Now observe that any prime greater than 3 has to be congruent to 1 or 3 mod 4. This is because, if it were congruent to 0, 2 or 3 mod 4, it would be even, and if it were congruent to 3 mod 4, then it would have to be 3 (only numbers congruent to 3 mod 6 are multiples of 3). Thus each of the $q_i$ has to be congruent to 1 or 3 modulo 4.

However, not all the $q_i$ can be congruent to 1 mod 4. If they were, then their product, which is $A$, could also have to be congruent to 1 mod 4, and this is not possible by construction (note that it would be possible if we had included 3 as one of the factors in the product $4p_1p_2\cdots p_r$).

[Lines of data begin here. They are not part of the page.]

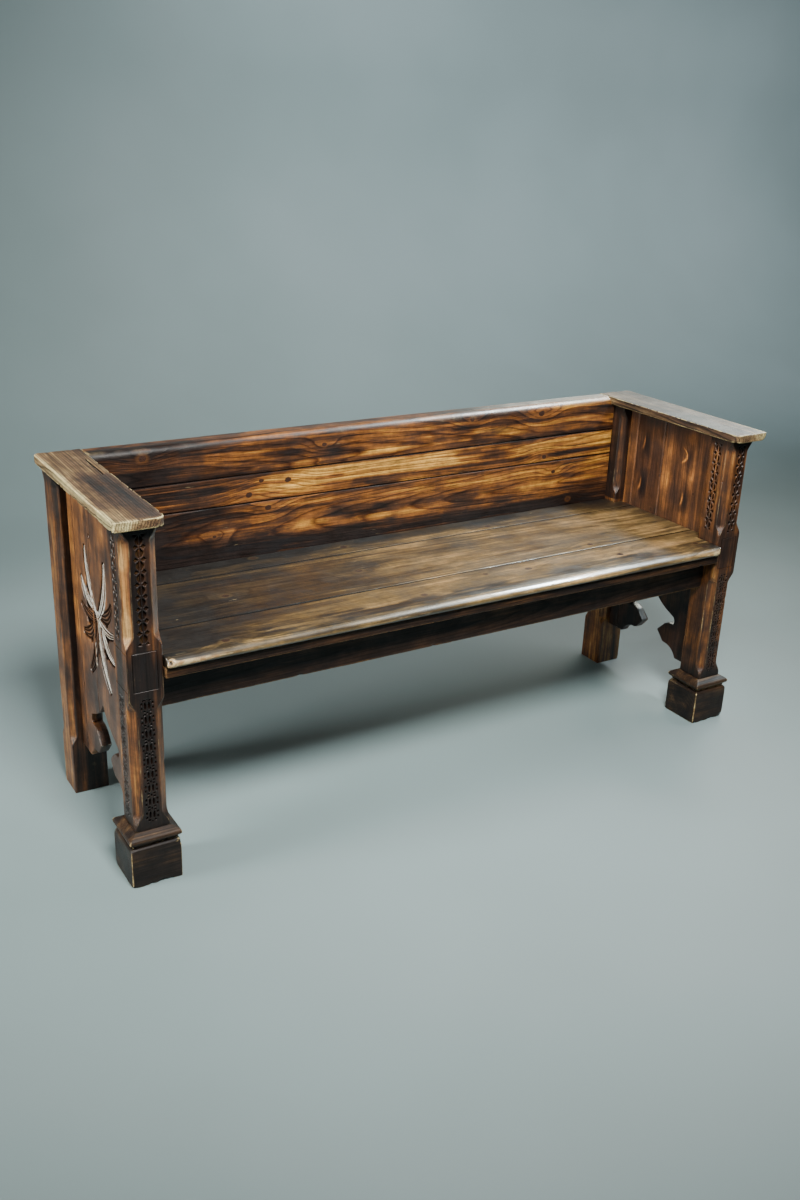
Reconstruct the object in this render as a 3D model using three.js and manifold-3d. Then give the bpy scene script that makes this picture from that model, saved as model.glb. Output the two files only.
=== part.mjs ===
// Church pew: a short fixed bench in stained pitch pine.
//
// Two framed ends (front post on a moulded plinth, square rear post, boarded
// panel with a cusped arch at its foot, flat armrest) carry a planked seat on
// a front apron, and a boarded back between the rear posts.
//
// Millimetres, +Z up. The sitter faces -Y, with +X on the sitter's left; the
// pieces named left are at -X, on the left of a person who faces the bench.
// The origin is on the floor, below the middle of the bench.

import * as THREE from 'three';
import { mergeVertices } from 'three/addons/utils/BufferGeometryUtils.js';
import Module from 'manifold-3d';

const wasm = await Module();
wasm.setup();

// ---------------------------------------------------------------- dimensions

const HEIGHT = 762;                 // floor to the top of the armrests and back
const GAP = 0.3;                    // play left between pieces that touch
const HALF_GAP = GAP / 2;

const ARM = { width: 99, thickness: 19, length: 500, outerX: 803 };
ARM.innerX = ARM.outerX - ARM.width;
ARM.underside = HEIGHT - ARM.thickness;

const FRONT_POST = { size: 70, x: 749, y: -192 };
FRONT_POST.innerX = FRONT_POST.x - FRONT_POST.size / 2;
FRONT_POST.rearY = FRONT_POST.y + FRONT_POST.size / 2;

const REAR_POST = { width: 76, depth: 72, x: 754, y: 196 };
REAR_POST.innerX = REAR_POST.x - REAR_POST.width / 2;
REAR_POST.frontY = REAR_POST.y - REAR_POST.depth / 2;

const PLINTH = { size: 104, height: 88, y: -190, topBevel: 4, mortiseDepth: 31 };
const COLLAR = { size: 108, height: 29, y: PLINTH.y, neckInset: 8, neck: 5, round: [15, 7], slopeRun: 17 };
COLLAR.top = PLINTH.height + COLLAR.height;
const POST_TENON = { size: 40, length: 59 };

const PANEL = { thickness: 24, x: 754, foot: 120 };
PANEL.innerX = PANEL.x - PANEL.thickness / 2;
const PANEL_JOINTS = [26, 127];     // Y of the joints between the panel's boards
const TONGUE = { thickness: 8, length: 8 };
const GROOVE = { width: TONGUE.thickness + 2 * GAP, depth: TONGUE.length + 0.5 };

// Half of the cusped arch, measured from its centre line.
const ARCH = {
  y: 0,
  apex: 288,
  shoulder: [70, 236],
  neck: [83, 230],                  // where the hooked shoulder turns in
  hook: [91, 220],                  // the curve's control point at the hook
  ledge: [[84, 209], [68, 209]],    // the small step above the cusp
  sag: [22, 254],                   // the control point of each pointed side
  cuspTop: [54, 203],
  cuspTip: [29, 177],
  cuspFoot: [53, 150],
  lobeCentre: [62, 104],
  lobeRadius: 45,
  footHalfWidth: 105,
};

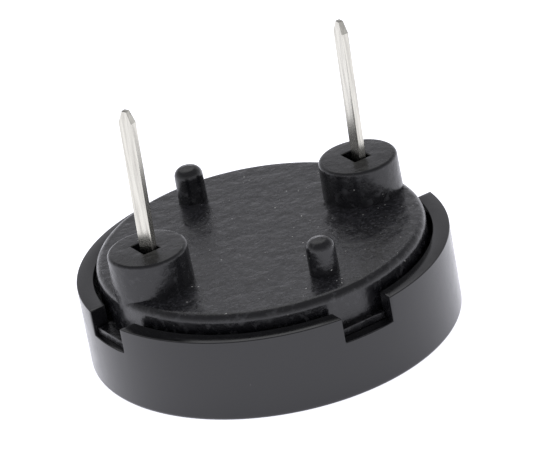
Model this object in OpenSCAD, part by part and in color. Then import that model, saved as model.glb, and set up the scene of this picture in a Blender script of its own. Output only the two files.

Thus there exists at least one $q_i$ which is congruent to 3 mod 4. However, this cannot be one of the primes $3, p_1, p_2, p_3,\dotsc,p_r$. If it were, then $q_i$ would divide $A$ (since it is in the prime facorization of $A$) and it would divide $4p_1p_2\cdots p_r$ (since it is one of the primes in that product), and it thus has to divide their difference, which is 3. Thus $q_i$ has to be 3, but that’s a contradiction since 3 does not divide $4p_1p_2\cdots p_r$.

Answer 4

Assume from the sake of contradiction that there exist only finitely many primes.
Denote them as $P = \{p_1, p_2,\cdots, p_k\}$
Let $A = 4\cdot p_1\cdot p_2\cdots p_k - 1$
Then, we know that $A\equiv -1 \equiv 3 \pmod{4}$.
Since $\exists p\in P$ such that $p\mid A$
We know $A = k\cdot p_i$, where $k\in\mathbb{Z}\wedge p_i\in P$
Hence, $A = p_i\cdot (4\cdot p_1\cdot p_2\cdots p_{i-1}\cdot p_{i+1}\cdots p_k) - 1 = k\cdot p_i$
This indicates that $p_i\mid 1$
However, by property of primes, $p_i$ should be greater than 1.
Hence, a contradiction.

Answer 5

Use Euclid's proof showing that there are infinitely many primes, i.e., find an Euclidean polynomial you can use for your arithmetic progression $l \mod k$. Since $l^2\equiv 1 \mod k$ such an Euclidean polynomial exists - see http://www.mast.queensu.ca/~murty/murty-thain2.pdf how to do it (in particular, on page one, the case $4n+3$ is given, see [5]). For $8n+1$ see Infinitely many primes of the form $8n+1$.

Answer 6

Does this work?

This is a modification of Euclid’s proof. Let $p_1,p_2,…,p_k$ be the only 3 mod 4 primes. Consider two cases : (I) $k$ is odd Then notice $p_1p_2…p_k+4$ is a 3 mod 4 number, and in particular not divisible by any of the $p_i$s we have. Then it must be a product of some 1 mod 4 primes for it to be not a 3 mod 4 prime itself. But product of 1 mod 4 primes is always 1 mod 4, so not possible. (II) $k$ is even This is slightly trickier. Consider $p_1p_2…p_{k-1}+2^x$ for some $x \geq 2$. Again, this is 3 mod 4. I claim we can choose $x$ so that this is not divisible by $p_k$. Suppose not, then $2^{a+1} \equiv{2^{a}} \pmod{p_k}$,but theb 2 is congruent 1 mod p so 1 is divisible by p_k, which is absurd.